High availability and zero-downtime deployment

Another essential feature for production applications are two subtle necessities that you can’t easily achieve with Docker, and that make a lot of difference.

When you deploy a change in your app, generally it would stop, apply the changes and start again. That stops the pending requests that your users are making, and your application doesn’t work for some amount of time. After it starts, there’s more the time it takes to actually connect to the database and fill up the cache.

With Inteleto, if you have 2 or more replicas, when deploying it will create another replica of your application with the newer version, wait 60 seconds (by default), include that new container in the request serving load balance, stop sending requests for the old containers, wait 60 seconds (by default) and delete that old container. Inteleto will do this for every running container until your application is fully deployed.

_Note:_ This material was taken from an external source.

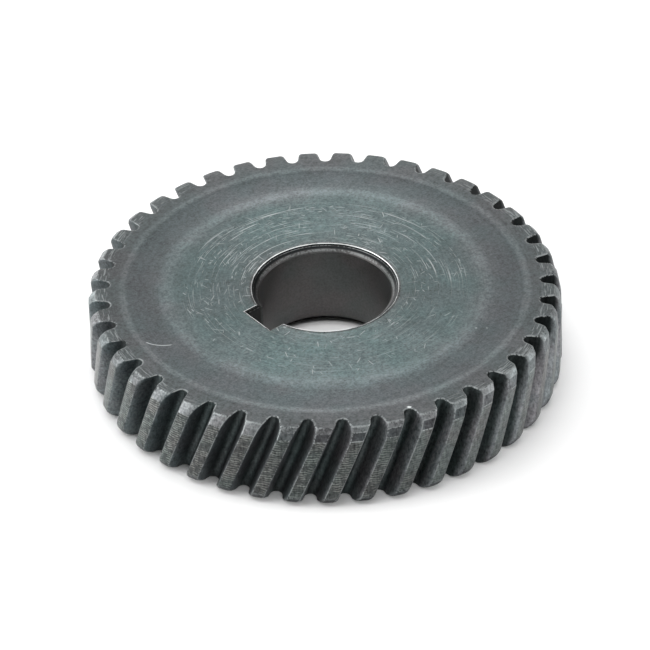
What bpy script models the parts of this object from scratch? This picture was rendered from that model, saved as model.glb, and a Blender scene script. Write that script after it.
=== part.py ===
"""A helical gear: one steel wheel with involute teeth, a chamfered bore and a keyway.

Metres, +Z up. The axis is Z, the lower face lies in the plane Z = 0, and the keyway
points along -X.
"""

from math import acos, atan, atan2, cos, hypot, pi, radians, sin, tan

import bmesh
import bpy
from mathutils import Matrix

MM = 0.001

# Tooth system: an involute rack, shifted outwards so that the teeth are strong.
TEETH = 41
NORMAL_MODULE = 1.25 * MM
HELIX_ANGLE = radians(20)  # right-hand: a tooth climbs counter-clockwise, seen from above
NORMAL_PRESSURE_ANGLE = radians(14.5)
PROFILE_SHIFT = 0.46  # in modules; it thickens the teeth
ADDENDUM = 1.0 * NORMAL_MODULE
DEDENDUM = 1.05 * NORMAL_MODULE
FILLET_RADIUS = 0.70 * MM  # the root of a gap is one arc from flank to flank
FILLET_SWEEP = radians(78)  # of the arc either side of the gap's middle

# Blank.
FACE_WIDTH = 11.3 * MM
TOP_CHAMFER = (0.8 * MM, 1.6 * MM)  # radial, axial
BOTTOM_CHAMFER = (1.0 * MM, 1.2 * MM)
GAP_ANGLE_AT_TOP = radians(50.85)  # the middle of one tooth gap in the upper face

# Bore and keyway.
BORE_RADIUS = 8.0 * MM
BORE_CHAMFER = 0.8 * MM
KEYWAY_WIDTH = 5.0 * MM
KEYWAY_FLOOR_RADIUS = 10.5 * MM

# Facets.
FILLET_STEPS = 3
FLANK_STEPS = 3
BODY_SLICES = 3
BORE_SEGMENTS = 72
CUTTER_OVERRUN = 3.0 * MM

# What the tooth system works out to in the transverse plane.
PITCH_RADIUS = TEETH * NORMAL_MODULE / cos(HELIX_ANGLE) / 2
TRANSVERSE_PRESSURE_ANGLE = atan(tan(NORMAL_PRESSURE_ANGLE) / cos(HELIX_ANGLE))
BASE_RADIUS = PITCH_RADIUS * cos(TRANSVERSE_PRESSURE_ANGLE)
TIP_RADIUS = PITCH_RADIUS + ADDENDUM
ROOT_RADIUS = PITCH_RADIUS - DEDENDUM
TWIST_PER_METRE = tan(HELIX_ANGLE) / PITCH_RADIUS
PITCH_ANGLE = 2 * pi / TEETH


def involute(angle):
    return tan(angle) - angle


def half_tooth_angle(radius):
    """Half of a tooth's width, as an angle about the axis, where its flank is at this radius."""
    at_pitch = (pi / 2 + 2 * PROFILE_SHIFT * tan(NORMAL_PRESSURE_ANGLE)) / TEETH
    flank = involute(acos(min(1.0, BASE_RADIUS / radius)))
    return at_pitch + involute(TRANSVERSE_PRESSURE_ANGLE) - flank


def gap_profile(tip_radius):
    """One gap and the tooth after it, as (angle from the gap's middle, radius) points.

    Every profile has the same number of points, whatever its tip radius.
    """
    rising = []
    middle = ROOT_RADIUS + FILLET_RADIUS
    for step in range(1, FILLET_STEPS + 1):
        sweep = FILLET_SWEEP * step / FILLET_STEPS
        x, y = FILLET_RADIUS * sin(sweep), middle - FILLET_RADIUS * cos(sweep)
        rising.append((atan2(x, y), hypot(x, y)))
    start = rising[-1][1]
    for step in range(1, FLANK_STEPS + 1):
        radius = start + (tip_radius - start) * step / FLANK_STEPS
        rising.append((PITCH_ANGLE / 2 - half_tooth_angle(radius), radius))
    falling = [(-angle, radius) for angle, radius in reversed(rising)]
    return falling + [(0.0, ROOT_RADIUS)] + rising + [(PITCH_ANGLE / 2, tip_radius)]


def slices():
    """(height, tip radius) from the lower face to the upper one."""
    first, last = BOTTOM_CHAMFER[1], FACE_WIDTH - TOP_CHAMFER[1]
    found = [(0.0, TIP_RADIUS - BOTTOM_CHAMFER[0])]
    for step in range(BODY_SLICES + 1):
        found.append((first + (last - first) * step / BODY_SLICES, TIP_RADIUS))
    found.append((FACE_WIDTH, TIP_RADIUS - TOP_CHAMFER[0]))
    return found


def ring_points(height, tip_radius):
    turn = GAP_ANGLE_AT_TOP + (height - FACE_WIDTH) * TWIST_PER_METRE
    points = []
    for tooth in range(TEETH):
        for angle, radius in gap_profile(tip_radius):
            whole = turn + tooth * PITCH_ANGLE + angle
            points.append((radius * cos(whole), radius * sin(whole), height))
    return points


def toothed_blank():
    """The gear without its bore, as a loft from slice to slice."""
    bm = bmesh.new()
    rings = [
        [bm.verts.new(point) for point in ring_points(height, tip_radius)]
        for height, tip_radius in slices()
    ]
    count = len(rings[0])
    for lower, upper in zip(rings, rings[1:]):
        for i in range(count):
            j = (i + 1) % count
            bm.faces.new((lower[i], lower[j], upper[j], upper[i]))
    bm.faces.new(tuple(reversed(rings[0])))
    bm.faces.new(tuple(rings[-1]))
    bmesh.ops.recalc_face_normals(bm, faces=bm.faces)
    mesh = bpy.data.meshes.new("helical_gear")
    bm.to_mesh(mesh)
    bm.free()
    return mesh


def new_collection(name):
    collection = bpy.data.collections.new(name)
    bpy.context.scene.collection.children.link(collection)
    return collection


def steel():
    material = bpy.data.materials.new("dark_steel")
    material.use_nodes = True
    shader = material.node_tree.nodes["Principled BSDF"]
    shader.inputs["Base Color"].default_value = (0.155, 0.175, 0.18, 1)
    shader.inputs["Metallic"].default_value = 1.0
    shader.inputs["Roughness"].default_value = 0.5
    return material


def as_cutter(obj, cutters):
    obj.hide_render = True
    obj.display_type = "WIRE"
    cutters.objects.link(obj)
    return obj


def bore_cutter(cutters):
    """A turned plug: the bore, and a cone at each mouth that cuts its chamfer."""
    flare = BORE_CHAMFER + CUTTER_OVERRUN
    profile = [
        (0.0, FACE_WIDTH + CUTTER_OVERRUN),
        (BORE_RADIUS + flare, FACE_WIDTH + CUTTER_OVERRUN),
        (BORE_RADIUS, FACE_WIDTH - BORE_CHAMFER),
        (BORE_RADIUS, BORE_CHAMFER),
        (BORE_RADIUS + flare, -CUTTER_OVERRUN),
        (0.0, -CUTTER_OVERRUN),
    ]
    bm = bmesh.new()
    verts = [bm.verts.new((radius, 0.0, height)) for radius, height in profile]
    for a, b in zip(verts, verts[1:]):
        bm.edges.new((a, b))
    mesh = bpy.data.meshes.new("bore_cutter")
    bm.to_mesh(mesh)
    bm.free()
    cutter = as_cutter(bpy.data.objects.new("bore_cutter", mesh), cutters)
    screw = cutter.modifiers.new("turn", "SCREW")
    screw.axis = "Z"
    screw.steps = BORE_SEGMENTS
    screw.render_steps = BORE_SEGMENTS
    screw.use_merge_vertices = True
    screw.merge_threshold = 0.00001
    return cutter


def keyway_cutter(cutters):
    """A bar along -X from the axis to the keyway's floor, longer than the gear is wide."""
    bm = bmesh.new()
    bmesh.ops.create_cube(bm, size=1.0)
    length = FACE_WIDTH + 2 * CUTTER_OVERRUN
    bmesh.ops.scale(bm, vec=(KEYWAY_FLOOR_RADIUS, KEYWAY_WIDTH, length), verts=bm.verts)
    middle = Matrix.Translation((-KEYWAY_FLOOR_RADIUS / 2, 0.0, FACE_WIDTH / 2))
    bmesh.ops.transform(bm, matrix=middle, verts=bm.verts)
    mesh = bpy.data.meshes.new("keyway_cutter")
    bm.to_mesh(mesh)
    bm.free()
    return as_cutter(bpy.data.objects.new("keyway_cutter", mesh), cutters)


def cut(obj, cutter):
    boolean = obj.modifiers.new(cutter.name, "BOOLEAN")
    boolean.operation = "DIFFERENCE"
    boolean.solver = "EXACT"
    boolean.object = cutter


def helical_gear(parts, cutters):
    gear = bpy.data.objects.new("helical_gear", toothed_blank())
    gear.data.shade_smooth()
    gear.data.set_sharp_from_angle(angle=radians(20))
    gear.data.materials.append(steel())
    parts.objects.link(gear)
    cut(gear, bore_cutter(cutters))
    cut(gear, keyway_cutter(cutters))
    return gear


def main():
    for obj in list(bpy.data.objects):
        bpy.data.objects.remove(obj, do_unlink=True)
    helical_gear(new_collection("helical_gear_parts"), new_collection("cutters"))


main()
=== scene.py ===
"""The looks of a helical gear: one dark steel wheel on a white table.

Metres, +Z up. The gear's axis is Z, its lower face lies on Z = 0 and its keyway points along -X.
"""

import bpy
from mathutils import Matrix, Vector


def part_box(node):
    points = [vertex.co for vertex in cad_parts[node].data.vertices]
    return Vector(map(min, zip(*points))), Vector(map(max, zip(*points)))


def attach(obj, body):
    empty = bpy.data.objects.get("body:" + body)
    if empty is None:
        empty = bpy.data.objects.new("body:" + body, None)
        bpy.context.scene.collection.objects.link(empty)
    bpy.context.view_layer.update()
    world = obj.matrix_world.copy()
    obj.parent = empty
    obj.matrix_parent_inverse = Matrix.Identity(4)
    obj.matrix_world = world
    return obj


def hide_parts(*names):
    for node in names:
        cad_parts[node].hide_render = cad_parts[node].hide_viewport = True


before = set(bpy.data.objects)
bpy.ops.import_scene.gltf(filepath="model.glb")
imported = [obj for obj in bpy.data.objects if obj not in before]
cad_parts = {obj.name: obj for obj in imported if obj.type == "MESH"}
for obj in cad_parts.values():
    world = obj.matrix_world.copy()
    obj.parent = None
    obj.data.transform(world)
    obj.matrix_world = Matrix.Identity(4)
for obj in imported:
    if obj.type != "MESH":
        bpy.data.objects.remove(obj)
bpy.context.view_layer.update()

from math import acos, asin, atan, atan2, cos, hypot, pi, radians, sin, tan
from types import SimpleNamespace

import bpy
from mathutils import Matrix, Vector, noise

MM = 0.001
NODE = "helical_gear"
LOW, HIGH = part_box(NODE)
CENTRE = Vector(((LOW.x + HIGH.x) / 2, (LOW.y + HIGH.y) / 2, LOW.z))
FACE_WIDTH = HIGH.z - LOW.z
CAMERA_AZIMUTH = radians(-38.5)  # the camera looks along +Y turned by this
FRONT = (sin(CAMERA_AZIMUTH), -cos(CAMERA_AZIMUTH))  # from the axis towards the camera
RIGHT = (cos(CAMERA_AZIMUTH), sin(CAMERA_AZIMUTH))  # to the camera's right

# Tooth system, as in the CAD: 41 teeth of normal module 1.25, right-hand helix of 20 degrees.
TEETH = 41
PITCH_ANGLE = 2 * pi / TEETH
NORMAL_MODULE = 1.25 * MM
HELIX_ANGLE = radians(20)
NORMAL_PRESSURE_ANGLE = radians(14.5)
PROFILE_SHIFT = 0.46
DEDENDUM = 1.05 * NORMAL_MODULE
PITCH_RADIUS = TEETH * NORMAL_MODULE / cos(HELIX_ANGLE) / 2
TRANSVERSE_PRESSURE_ANGLE = atan(tan(NORMAL_PRESSURE_ANGLE) / cos(HELIX_ANGLE))
BASE_RADIUS = PITCH_RADIUS * cos(TRANSVERSE_PRESSURE_ANGLE)
TIP_RADIUS = PITCH_RADIUS + NORMAL_MODULE
ROOT_RADIUS = PITCH_RADIUS - DEDENDUM
TWIST_PER_METRE = tan(HELIX_ANGLE) / PITCH_RADIUS
GAP_ANGLE_AT_TOP = radians(50.85)
FILLET_RADIUS = 0.70 * MM
FILLET_SWEEP = radians(78)

# Bore and keyway.
BORE_RADIUS = 8.0 * MM
KEYWAY_HALF_WIDTH = 2.5 * MM
KEYWAY_FLOOR = 10.5 * MM
KEYWAY_ANGLE = pi

# Mesh density, per tooth and along the body.
FILLET_STEPS = 5
FLANK_STEPS = 5
BODY_ROWS = 12
BORE_WALL_ROWS = 4
SHARP_ANGLE = radians(32)  # edges bent more than this are shaded sharp

# The tables of rows and rings below are in millimetres. A row's wear is 0 where it is as made
# and 1 where it is worn. Above 1 it is bare metal with a painted glint, and below 0 it is
# painted dark as shade.

# The upper ends of the teeth, from the face down: depth, tip radius, inset of the outline, wear,
# tip break (how far the corner between a flank and the land is rounded off) and runout share.
TOP_END_ROWS = (
    (0.00, 27.72, 0.22, 0.0, 0.20, 0.0),
    (0.00, 27.72, 0.07, 0.6, 0.26, 0.0),
    (0.07, 27.74, 0.00, 1.0, 0.28, 0.0),
    (0.17, 27.84, 0.00, 0.3, 0.24, 0.0),
    (0.46, 28.15, 0.00, 0.1, 0.22, 0.1),
    (0.53, 28.21, 0.00, 0.6, 0.22, 0.15),
    (0.62, 28.24, 0.00, 0.0, 0.20, 0.2),
    (1.52, 28.47, 0.00, 0.0, 0.18, 0.95),
    (1.60, 28.51, 0.00, 0.9, 0.16, 1.0),
    (1.70, 28.52, 0.00, 0.0, 0.14, 1.0),
)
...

For high availability, if you’re running 3 or more replicas, Inteleto will always place them as far as possible while still maintaining low latency connectivity between them. That means that, for example, each container will be in a separate rack. By doing that, we highly decrease the change of your application being offline. Also, 2 instances of your application could fail while all of the traffic will be successfully served by the third replica.

Our purpose as a container hosting platform

After hosting many containerized microservices applications for different customers using multiple cloud providers (such as AWS, GCP and Azure) and having to maintain them, we dediced to found Inteleto. It is build for developers by people that had a lot of practice hours running containerized workloads. Our purpose is to offer the most effortless, easy and secure environment for hosting containers, in a way that just connecting your GitHub repository is enough to have your application running in production.